• _Problem statement_
Copy out each line of the material in which the word "OpenSCAD" appears.

• _Material_

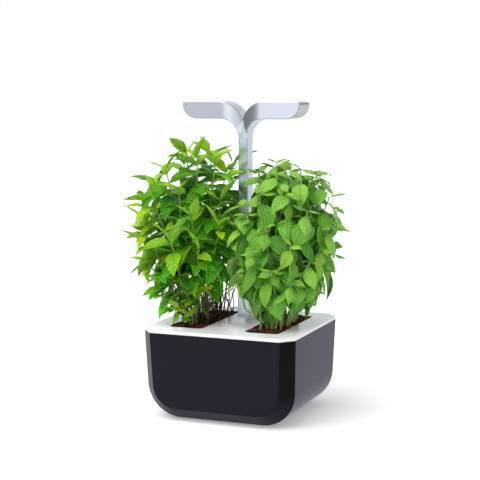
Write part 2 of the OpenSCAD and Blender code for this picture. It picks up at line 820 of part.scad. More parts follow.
==
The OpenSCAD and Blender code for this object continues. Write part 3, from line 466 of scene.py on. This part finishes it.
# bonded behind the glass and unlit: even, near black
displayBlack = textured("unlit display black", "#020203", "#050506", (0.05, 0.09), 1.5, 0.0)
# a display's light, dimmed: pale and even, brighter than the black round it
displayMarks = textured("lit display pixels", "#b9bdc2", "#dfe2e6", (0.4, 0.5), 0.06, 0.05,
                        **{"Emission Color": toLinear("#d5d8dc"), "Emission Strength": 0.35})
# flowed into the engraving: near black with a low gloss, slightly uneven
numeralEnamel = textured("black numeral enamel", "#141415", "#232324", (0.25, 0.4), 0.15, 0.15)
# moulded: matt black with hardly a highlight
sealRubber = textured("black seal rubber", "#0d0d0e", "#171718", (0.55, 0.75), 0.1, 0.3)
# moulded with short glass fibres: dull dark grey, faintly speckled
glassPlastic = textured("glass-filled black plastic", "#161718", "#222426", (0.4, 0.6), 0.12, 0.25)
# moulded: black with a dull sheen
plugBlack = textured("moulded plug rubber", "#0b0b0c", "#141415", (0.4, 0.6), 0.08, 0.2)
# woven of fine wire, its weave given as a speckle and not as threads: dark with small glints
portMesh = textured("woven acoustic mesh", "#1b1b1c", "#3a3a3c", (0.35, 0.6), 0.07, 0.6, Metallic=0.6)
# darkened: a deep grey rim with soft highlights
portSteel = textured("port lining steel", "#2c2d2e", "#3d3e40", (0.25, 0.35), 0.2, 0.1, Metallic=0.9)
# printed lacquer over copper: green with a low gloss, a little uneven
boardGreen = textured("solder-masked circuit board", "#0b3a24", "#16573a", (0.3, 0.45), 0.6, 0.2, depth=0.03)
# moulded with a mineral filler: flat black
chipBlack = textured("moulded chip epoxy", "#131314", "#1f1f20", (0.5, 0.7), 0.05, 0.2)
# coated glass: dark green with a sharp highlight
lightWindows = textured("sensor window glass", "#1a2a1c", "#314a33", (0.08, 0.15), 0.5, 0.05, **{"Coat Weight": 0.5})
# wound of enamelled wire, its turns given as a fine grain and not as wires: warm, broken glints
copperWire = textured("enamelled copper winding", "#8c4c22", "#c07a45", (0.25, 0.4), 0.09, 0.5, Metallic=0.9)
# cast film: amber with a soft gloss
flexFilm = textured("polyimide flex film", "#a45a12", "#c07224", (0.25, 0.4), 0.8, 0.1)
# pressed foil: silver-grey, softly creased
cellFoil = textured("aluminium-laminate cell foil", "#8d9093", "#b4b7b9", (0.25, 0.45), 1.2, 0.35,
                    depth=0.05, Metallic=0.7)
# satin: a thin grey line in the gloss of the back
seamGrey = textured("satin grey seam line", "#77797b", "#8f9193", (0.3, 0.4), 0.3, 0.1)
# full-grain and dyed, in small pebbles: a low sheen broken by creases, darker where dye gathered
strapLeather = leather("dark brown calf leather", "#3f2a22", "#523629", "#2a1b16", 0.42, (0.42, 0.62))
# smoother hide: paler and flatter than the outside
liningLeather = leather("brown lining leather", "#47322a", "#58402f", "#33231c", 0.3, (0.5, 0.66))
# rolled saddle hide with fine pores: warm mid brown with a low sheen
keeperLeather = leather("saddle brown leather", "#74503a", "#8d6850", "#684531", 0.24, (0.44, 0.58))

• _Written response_
Write part 2 of the OpenSCAD and Blender code for this picture. It picks up at line 820 of part.scad. More parts follow.
The OpenSCAD and Blender code for this object continues. Write part 3, from line 466 of scene.py on. This part finishes it.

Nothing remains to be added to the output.